Not so! It's only sound to do that at the low end of the cost axis (x) or the high end of the performance axis (y). You can't do it at the low end of the performance axis or the high end of the cost axis.
seiru
5 hours ago
Worth noting that the default chart there is for "agentic search performance", not coding. I didn't see an effort comparison for coding specifically.
booi
5 hours ago
i actually exclusively use Sonnet in low effort level. It's too slow otherwise and at a higher effort levels is strictly worse than Opus.
intellijdd
6 hours ago
I noticed that as well but with the introductory pricing, I wonder how true that is.
It would be great to see these charts with the promotional pricing just because it’s here for about two whole months.
I guess I could get Sonnet 5 to do it.
manojlds
5 hours ago
Opus 4.8 high doing better and cheaper than Sonnet 5 xhigh
partsch
2 hours ago
I feel like the charts have been adjusted. I am quite sure, they looked different a couple hours ago...
callahad
an hour ago
They've absolutely both changed. The initial version I saw didn't include max effort data points on the first chart, and the plot itself was much less favorable to Sonnet at high/xhigh relative to Opus, but the new chart shows them as closer competitors. Weird.
goldenarm
3 hours ago
It's funny the exact same thing happened to Gemini 3.5 flash. Cheaper and more agentic model that ends up worse and more expensive than 3.5 pro low.
al_borland
5 hours ago
What is a "task" in real-world terms? If it will be $15/million output tokens, and high/xhigh is somewhere in the $7.50/task range. Does that mean a single task is using 500k tokens. That seems like it would start to add up fast.
wyre
5 hours ago
I’ve found input tokens is around 5x more than output, so a task could be a couple million thinking tokens and then a few couple 100k output tokens?
Natelinathan
5 hours ago
I just re-wrote the /code-review skill anthropic ships to use Sonnet 4.6 for some tasks as it was using Opus for simple git diff commands and similarily mechanical tasks (launched 100+ agents for one of my diffs, cmon). I wonder how Sonnet 5 will impact my usage.

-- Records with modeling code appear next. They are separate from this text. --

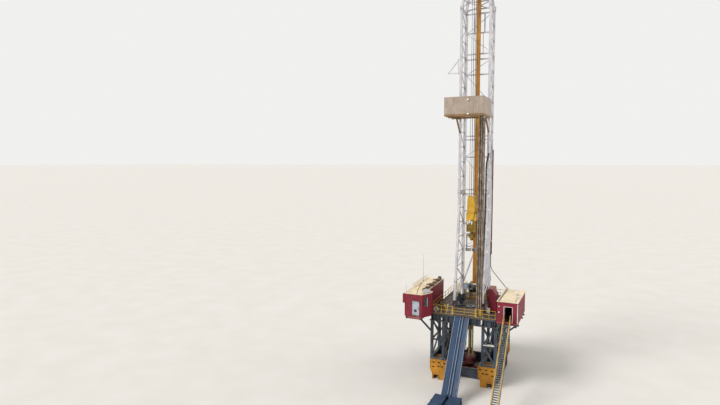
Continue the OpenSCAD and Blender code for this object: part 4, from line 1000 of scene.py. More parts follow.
@dataclass
class Wellhead(Assembly):
    """Blowout preventer, the riser over it and the hoists that carry it."""

    finishes = {Paint.MAROON: "blowout_preventer", Paint.OLIVE: "bell_nipple"}
    bonnet_x: float = 0.62
    bonnet_rows: tuple[float, float] = (0.18, 0.42)
    # Height, radius, number and size of the rings of bolts
    flanges: tuple[tuple[float, float, int, float], ...] = (
        (0.06, 0.26, 16, 0.036), (1.65, 0.165, 12, 0.034), (1.24, 0.315, 18, 0.034))
    operator: Profile = ((0.085, 0), (0.085, 0.03), (0.062, 0.032), (0.062, 0.19), (0.075, 0.192), (0.075, 0.22),
                         (0.02, 0.222), (0.02, 0.27))
    valve: Profile = ((0.05, 0), (0.05, 0.2), (0.09, 0.201), (0.09, 0.235), (0.05, 0.236), (0.05, 0.26),
                      (0.08, 0.261), (0.08, 0.4), (0.05, 0.401), (0.05, 0.43), (0.09, 0.431), (0.09, 0.46))
    wheel_y: float = 0.49
    # Place of the pipe whose white paint stands for a sunlit highlight
    pale_line: tuple[float, float] = (-0.43, -0.35)
    hoist_x: tuple[float, float] = (0.33, 0.55)
    hoist_y: float = -1.7
    hoist_foot: float = 2.15

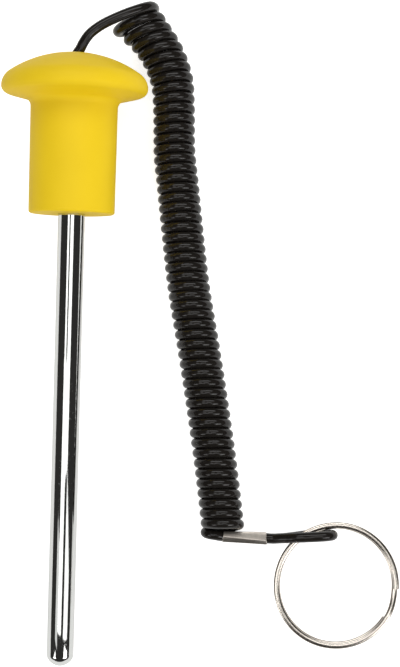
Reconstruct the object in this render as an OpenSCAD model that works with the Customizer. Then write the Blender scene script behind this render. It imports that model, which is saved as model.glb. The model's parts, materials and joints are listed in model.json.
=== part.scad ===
// Selector pin for a weight stack: a moulded mushroom knob on a plated steel
// shank, with a coiled safety cord that ends in a crimped loop and a split ring.
// Millimetres, +Z up. The pin lies on the plane z = 0, on its knob's rim and
// its nose, with the knob towards +Y. x = 0 is the pin's own middle plane.

/* [Knob] */
// Diameter of the knob across its rim
rim_d = 52; // [46:0.5:58]
// Height of the knob from its shoulder to the top of the dome
knob_h = 57; // [54:0.5:62]
// Radius of the domed top
dome_r = 41; // [36:0.5:50]
// Rounding of the rim above its widest line
rim_round_top = 6; // [4:0.5:8]
// Rounding of the rim below its widest line
rim_round_under = 2.6; // [1.5:0.1:4]
// Slope of the flange's underside, in degrees
flange_slope = 14.5; // [8:0.5:20]
// Diameter of the grip just under the flange
grip_d = 30.9; // [27:0.1:34]
// Diameter of the grip at its shoulder
shoulder_d = 30.5; // [27:0.1:34]
// Fillet between the grip and the flange
grip_fillet = 3; // [1:0.5:5]
// Rounding of the shoulder's edge
shoulder_round = 0.8; // [0.3:0.1:2]

/* [Shank] */
// Diameter of the shank
shank_d = 9.5; // [8:0.1:12.7]
// Length of the shank that stands out of the knob
shank_free = 160; // [140:1:180]
// Height of the shank's domed nose
nose_h = 3.3; // [2:0.1:4]
// Length of the shank that is moulded into the knob
shank_in = 36; // [30:0.5:38]
// Height of the step where the moulded-in end is turned down below the shank
key_step = 0.25; // [0.1:0.05:0.5]
// Width of one keying groove
groove_w = 2.5; // [1.5:0.1:3]
// Depth of one keying groove
groove_deep = 0.7; // [0.3:0.1:1.2]
// Number of keying grooves
groove_count = 4; // [2:1:5]
// Distance from one keying groove to the next
groove_pitch = 6; // [5:0.5:7]

/* [Cord] */
// Diameter of the cord
cord_d = 3.4; // [3:0.1:3.6]
// Outside diameter of the coiled stretch
coil_d = 15; // [13:0.5:16]

/* [Cord stop] */
// Outside diameter of the sleeve crimped on the cord's end inside the knob
stop_d = 6.2; // [5:0.1:8]
// Length of that sleeve
stop_len = 8; // [5:0.5:10]
// Plastic between the shank's end and the sleeve
stop_floor = 3; // [1:0.5:4]

/* [Ferrule] */
// Length of the ferrule that closes the cord's end loop
ferrule_len = 15.5; // [12:0.5:16]
// Width of the ferrule across the cord
ferrule_w = 4.4; // [4.2:0.1:5]
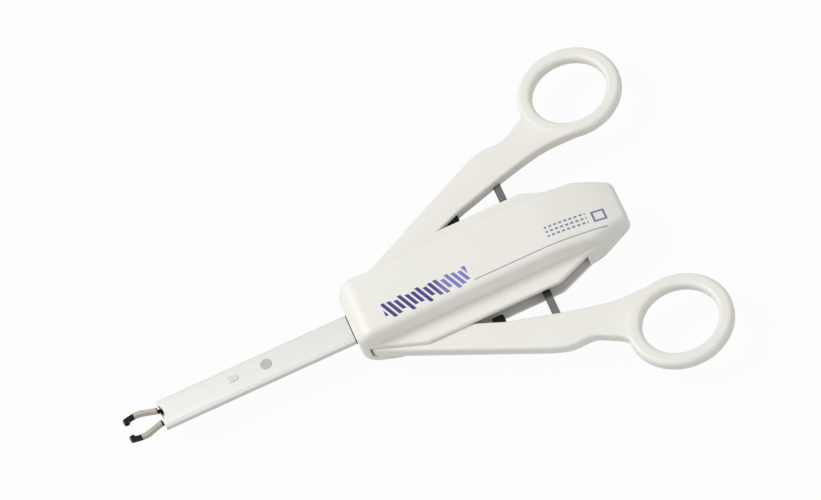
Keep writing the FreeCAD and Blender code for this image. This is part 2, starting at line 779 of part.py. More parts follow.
# Cam channel
def cam_channel():
    floor_top = -shaft_half_height + shaft_sheet + running_gap + channel_floor_thickness
    floor = floor_top - channel_floor_thickness
    outer = shaft_half_width - shaft_sheet - sliding_gap
    strip = box(channel_rear_x, cam_front_x, -outer, outer, floor, floor_top)
    walls, cams = [], []
    cam_rear = cam_front_x - cam_length
    for side in (1, -1):
        walls.append(box(channel_wall_rear_x, cam_front_x, side * outer, side * (outer - channel_wall),
                         floor, cam_top_z))
        plan = [(cam_front_x, cam_face_y + cam_lead), (cam_front_x - cam_lead, cam_face_y),
                (cam_rear + 2 * cam_lead, cam_face_y), (cam_rear, outer), (cam_front_x, outer)]
        cams.append(prism(polygon([(x, side * y) for x, y in plan]), floor, cam_top_z))
    channel = strip.fuse(walls + cams)
    channel = channel.cut(rod(channel_pin_radius, channel_pin_x, 0, floor, floor_top))
    save("cam_channel", channel.removeSplitter())
    lower_face = slide_plate_z + slide_plate_thickness
    save("channel_pin", rod(channel_pin_radius, channel_pin_x, 0, -lower_face, floor_top))


# Jaws
def jaw_ramp():
    """The outer edge on which the cam rides: it just clears the cam face at every position."""
    points = []
    contact_y = cam_face_y - sliding_gap
    for i in range(5):
        share = i / 4
        points.append(turned((cam_front_x + stroke * share, contact_y),
                             (jaw_hinge_x, jaw_hinge_y), jaw_angle * share))
    return points


def left_jaw():
    ramp = jaw_ramp()
    tip_out, tip_in = jaw_tip_y + jaw_tip_half_width, jaw_tip_y - jaw_tip_half_width
    nose = jaw_reach - jaw_tip_half_width
    bow = (ramp[-1][0] + jaw_bow_share * (nose - ramp[-1][0]), jaw_bow_y)
    heel_y = jaw_hinge_y - jaw_heel_radius
    heel_top, heel_low = (jaw_hinge_x, jaw_hinge_y + jaw_heel_radius), (jaw_hinge_x, heel_y)
    heel_end = (jaw_hinge_x + jaw_heel_length, heel_y)
    land = (ramp[0][0] - jaw_land_length, ramp[0][1])
    neck = (shaft_length, jaw_neck_y)
    inner_y = jaw_bow_y - jaw_arm_width
    tip_rear = jaw_reach - jaw_tip_length
    shoulder = (tip_rear, inner_y - jaw_tip_bulge)
    tip_foot = (tip_rear + jaw_tip_half_width / 2, tip_in)
    outer_bow = spline([ramp[-1], bow, (nose - 1.4 * jaw_tip_half_width, tip_out + jaw_tip_bulge),
                        (nose, tip_out)])
    inner_bow = spline(through(neck, [jaw_neck_shares], (bow[0] - 0.5, inner_y)) + [shoulder])
    plan = wire(Part.Arc(V(*heel_low, 0), V(jaw_hinge_x - jaw_heel_radius, jaw_hinge_y, 0), V(*heel_top, 0)),
                line(heel_top, land), line(land, ramp[0]), spline(ramp), outer_bow,
                Part.Arc(V(nose, tip_out, 0), V(jaw_reach, jaw_tip_y, 0), V(nose, tip_in, 0)),
                line((nose, tip_in), tip_foot), line(tip_foot, shoulder), inner_bow,
                line(neck, heel_end), line(heel_end, heel_low))
    low, high = -jaw_half_thickness, jaw_half_thickness
    plate = prism(plan, low, low + jaw_plate_thickness)
    arm = prism(plan, low, high).common(
        box(jaw_thick_from_x, jaw_reach + 1, 0, 2 * jaw_bow_y, low, high))
    groove = box(tip_rear, jaw_reach - jaw_groove_end, 0, tip_in + jaw_groove_depth,
                 -jaw_groove_width / 2, jaw_groove_width / 2)
    pin_bore = rod(jaw_pin_radius + running_gap, jaw_hinge_x, jaw_hinge_y, 2 * low, 2 * high)
    return plate.fuse(arm).removeSplitter().cut([groove, pin_bore])


def jaws():
    jaw = left_jaw()
    save("left_jaw", jaw)
    save("right_jaw", mirrored(jaw))
    low = -jaw_half_thickness
    top = low + jaw_plate_thickness
    edge_y = jaw_hinge_y + jaw_heel_radius + sliding_gap
    base = box(jaw_hinge_x - jaw_base_length, jaw_hinge_x - sliding_gap, -edge_y, edge_y, low, top)
    seats = [rod(jaw_heel_radius + sliding_gap, jaw_hinge_x, side * jaw_hinge_y, low, top)
             for side in (1, -1)]
    places = [(jaw_base_rivet_x, jaw_base_rivet_y), (jaw_base_rivet_x, -jaw_base_rivet_y)]
    holes = [rod(jaw_pin_radius, x, y, low, top) for x, y in places]
    save("jaw_base", base.cut(seats + holes))
    places += [(jaw_hinge_x, jaw_hinge_y), (jaw_hinge_x, -jaw_hinge_y)]
    pin_top = track_floor_z + track_sheet
    save("jaw_pins", *[rod(jaw_pin_radius, x, y, low, pin_top) for x, y in places])
    return places


# Clip track, clips, follower and its spring
def clip_outline():
    """One open clip: two legs and slanted shoulders that meet in a short flat apex."""
    out, inside = clip_half_width, clip_half_width - clip_wire
    slant = (out - clip_apex_half_width) / (clip_length - clip_leg)
    inner_leg = clip_leg - clip_wire * (math.hypot(1, slant) - 1) / slant
    inner_apex = clip_apex_half_width - clip_wire * (math.hypot(1, slant) - slant)
    outer = [(0, out), (-clip_leg, out), (-clip_length, clip_apex_half_width)]
    inner = [(clip_wire - clip_length, inner_apex), (-inner_leg, inside), (0, inside)]
    half = outer + [(x, -y) for x, y in reversed(outer)]
    return polygon(half + [(x, -y) for x, y in reversed(inner)] + inner)


def clip_feed(pin_places):
    floor_top = track_floor_z + track_sheet
    rail_outer = track_rail_inner_y + track_rail_wall
    leg_low = -shaft_half_height + shaft_sheet + channel_floor_thickness + 2 * running_gap
    floor = box(track_rear_x, track_leg_front_x, -track_half_width, track_half_width,
                track_floor_z, floor_top)
    floor = floor.fuse(box(track_leg_front_x, track_front_x, -rail_outer, rail_outer,
                           track_floor_z, floor_top))
    parts = []
    for side in (1, -1):
        parts.append(box(track_rear_x, track_front_x, side * track_rail_inner_y, side * rail_outer,
                         track_floor_z, track_rail_top_z))
        parts.append(box(track_rear_x, track_leg_front_x, side * (track_half_width - track_sheet),
                         side * track_half_width, leg_low, floor_top))
    seat = box(track_rear_x, track_rear_x + spring_seat_length, -track_rail_inner_y, track_rail_inner_y,
               track_floor_z, spring_seat_top_z)
    tail = box(track_rear_x, track_pin_x - track_pin_radius - track_end_margin,
               -track_rail_inner_y, track_rail_inner_y, track_floor_z, floor_top)
    shaft_floor = -shaft_half_height
    holes = [rod(jaw_pin_radius, x, y, shaft_floor, floor_top) for x, y in pin_places]
    pin = rod(track_pin_radius, track_pin_x, 0, shaft_floor, floor_top)
    track = floor.fuse(parts + [seat, tail]).cut(holes + [pin])
    save("clip_track", track.removeSplitter())
    save("track_pin", pin)

    clip_z = floor_top + running_gap
    clip = prism(clip_outline(), clip_z, clip_z + clip_wire)
    clips = []
    for i in range(clip_count):
        clips.append(clip.copy())
        clips[-1].translate(V(first_clip_x - i * clip_pitch, 0, 0))
    save("clip_stack", *clips)

    front = first_clip_x - (clip_count - 1) * clip_pitch - clip_length - running_gap
    seat_front = follower_rear_x + follower_seat_length
    follower = box(front, follower_rear_x, -follower_half_width, follower_half_width,
                   clip_z, clip_z + clip_wire)
    follower = follower.fuse(box(follower_rear_x, seat_front, -follower_half_width, follower_half_width,
                                 clip_z, spring_seat_top_z))
    save("clip_follower", follower.removeSplitter())
    spring = coil(follower_spring_radius, follower_spring_wire, follower_spring_turns,
                  track_rear_x + spring_seat_length + running_gap, follower_rear_x - running_gap)
    spring.translate(V(0, 0, clip_z + follower_spring_radius + follower_spring_wire / 2))
    save("follower_spring", spring)


# Feed bar with its shoe, post and rack
def feed_bar():
    z0, z1 = feed_bar_z, feed_bar_z + feed_bar_thickness
    post_rear = feed_post_x - feed_post_length
    bar = box(post_rear, feed_bar_front_x, -feed_bar_half_width, feed_bar_half_width, z0, z1)
    shoe = box(feed_bar_front_x - feed_shoe_length, feed_bar_front_x, -feed_shoe_half_width,
               feed_shoe_half_width, z0, z1)
    front_edge = [edge for edge in shoe.Edges if abs(edge.BoundBox.XMin - feed_bar_front_x) < 0.01
                  and edge.BoundBox.YLength > 1 and edge.BoundBox.ZMin > z0 + 0.1]
    shoe = shoe.makeChamfer(feed_shoe_chamfer, front_edge)
    gear_top = gear_z + gear_thickness
    post = box(post_rear, feed_post_x, -feed_bar_half_width, feed_bar_half_width, z0, gear_top)
    top = box(post_rear, feed_post_x, -rack_outer_y, feed_bar_half_width, gear_z, gear_top)
    rack = rack_teeth(pinion_x - rack_run_out, pinion_x + stroke + rack_run_out, -1)
    root_y = rack_outer_y - rack_thickness
    beam = box(pinion_x + stroke, post_rear, -root_y, -rack_outer_y, gear_z, gear_top)
    save("feed_bar", bar.fuse([shoe, post, top, rack, beam]).removeSplitter())


os.makedirs("parts", exist_ok=True)
housing_shells()
handles()
drive_slide()
feed_pinion()
return_drive()
shaft()
cam_channel()
clip_feed(jaws())
feed_bar()
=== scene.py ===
import math

import bmesh
import bpy
from mathutils import Matrix, Vector


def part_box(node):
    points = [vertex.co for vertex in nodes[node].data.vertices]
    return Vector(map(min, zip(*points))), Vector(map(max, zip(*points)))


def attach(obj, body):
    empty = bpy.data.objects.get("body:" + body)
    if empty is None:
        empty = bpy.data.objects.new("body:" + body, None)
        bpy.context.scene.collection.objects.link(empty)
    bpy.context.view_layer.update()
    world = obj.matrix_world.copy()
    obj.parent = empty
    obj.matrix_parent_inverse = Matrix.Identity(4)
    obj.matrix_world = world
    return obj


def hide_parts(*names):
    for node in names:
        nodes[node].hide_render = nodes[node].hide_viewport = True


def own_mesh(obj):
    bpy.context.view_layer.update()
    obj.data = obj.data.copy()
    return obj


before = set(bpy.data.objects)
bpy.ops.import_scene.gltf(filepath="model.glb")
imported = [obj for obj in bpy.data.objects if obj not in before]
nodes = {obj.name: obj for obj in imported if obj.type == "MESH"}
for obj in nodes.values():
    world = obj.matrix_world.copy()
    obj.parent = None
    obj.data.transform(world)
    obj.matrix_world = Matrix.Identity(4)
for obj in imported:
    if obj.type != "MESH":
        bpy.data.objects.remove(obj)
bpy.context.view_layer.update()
scene = bpy.context.scene
scene.view_settings.view_transform = "Standard"
mm = 0.001
print("frame loaded:", len(nodes), "nodes")


class Signal:                                          # a node socket that takes part in sums
    def __init__(self, tree, socket):
        self.tree, self.socket = tree, socket

    def math(self, operation, *values, clamp=False):
        settings = dict(operation=operation, use_clamp=clamp)
        return self.tree.node("ShaderNodeMath", settings, dict(enumerate(values)))

    def __add__(self, other): return self.math("ADD", self, other)
    def __sub__(self, other): return self.math("SUBTRACT", self, other)
    def __rsub__(self, other): return self.math("SUBTRACT", other, self)
    def __mul__(self, other): return self.math("MULTIPLY", self, other)
    def __truediv__(self, other): return self.math("DIVIDE", self, other)
    def __gt__(self, other): return self.math("GREATER_THAN", self, other)
    def __abs__(self): return self.math("ABSOLUTE", self)
    __radd__, __rmul__ = __add__, __mul__

    def rises(self, edge, soft):                       # 0 below the edge, 1 above it
        return self.math("MULTIPLY_ADD", self, 1 / soft, 0.5 - edge / soft, clamp=True)

    def between(self, low, high, soft):
        return self.rises(low, soft) * (1 - self.rises(high, soft))

    def fraction(self): return self.math("FRACT", self)
    def floor(self): return self.math("FLOOR", self)
    def sine(self): return self.math("SINE", self)
    def largest(self, other): return self.math("MAXIMUM", self, other)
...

Does anyone else have any review token saving measures?
nicce
5 hours ago
> Opus always performs better for a given cost.
Assume it to get deprecated sooner rather than later.
windexh8er
an hour ago
Except for the fact that Opus 4.8 is not good. Constant hallucinations, doesn't use the web very intentionally until you explicitly ask it to and it nopes out rather quick on benign items. Anthropic has been very disappointing as of late. All of the gatekeeping is taking a toll on what should be some of the better models out there, but you can't trust 4.8 to go off on its own. It will burn down tokens doing what it deems correct as per its guidance. Truly painful to use.
lukan
an hour ago
"but you can't trust 4.8 to go off on its own."
And what (avaiable) model do you trust to go off on its own?
make3
2 hours ago
it might be worth it if speed is an issue
ZeWaka
6 hours ago
It's very interesting. Why even release a new product that underperforms at the same price level? Why not just lock it?
I guess it's probably a lot cheaper for them to run, and it cuts costs for them. Seems disingenuous, though.